Where did you find the quote? I looked myself and couldn't find it  Could you give me the link please?

Any recommendations on where to sell the books? I sort of doubt there's much of a market for English books...

Thanks again for your help belgarath. You're always full of good information


----------



## belgarath (Jul 15, 2011)

For some reason, the English portion does not work.

PTT | Gönderi Ücreti Hesaplama

Use the link above to calculate cost depending on weight. 

You can sell your books online, or give them away as gifts  There are second hand shops in Beyazit & Kadikoy but you won't get much $$ from them. Check with your airline to know how much they charge for excess baggage.


----------



## tashla (Sep 18, 2011)

belgarath said:


> For some reason, the English portion does not work.
> 
> PTT | Gönderi Ücreti Hesaplama
> 
> ...


Thanks again. Yeah, I looked from the English and even though it then changes into Turkish apparently it doesn't give you all the options...

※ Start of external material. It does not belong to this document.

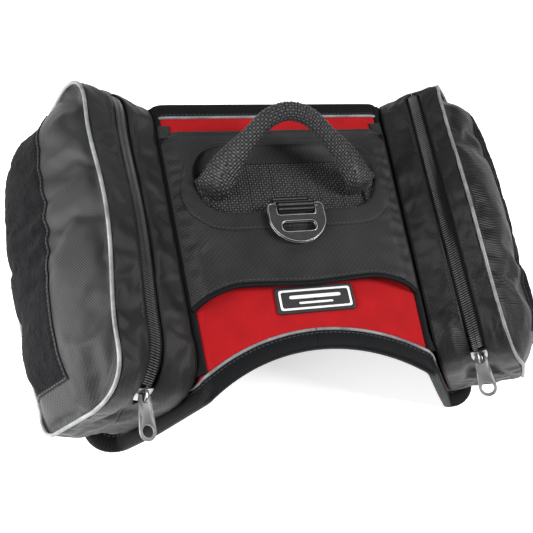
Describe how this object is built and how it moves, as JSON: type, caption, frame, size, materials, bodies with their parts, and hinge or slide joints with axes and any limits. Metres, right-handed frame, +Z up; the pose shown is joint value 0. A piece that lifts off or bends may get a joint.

Unfortunately I don't have any English-speaking friends here either... So not sure what I'm going to do with them... I'm wondering if I can be really sneaky and hide some in my laptop bag as that generally doesn't get weighed by the airline upon check-in  I looked up excess baggage charges already, can't remember exactly but it was something along the lines of $30-40 extra per kg!!


----------



## tashla (Sep 18, 2011)

Just checked again and the airlines want EUR50 per kg! Was thinking about having a stopover in Singapore on my way to Australia too, so I think that would mean I would have to pay twice...


----------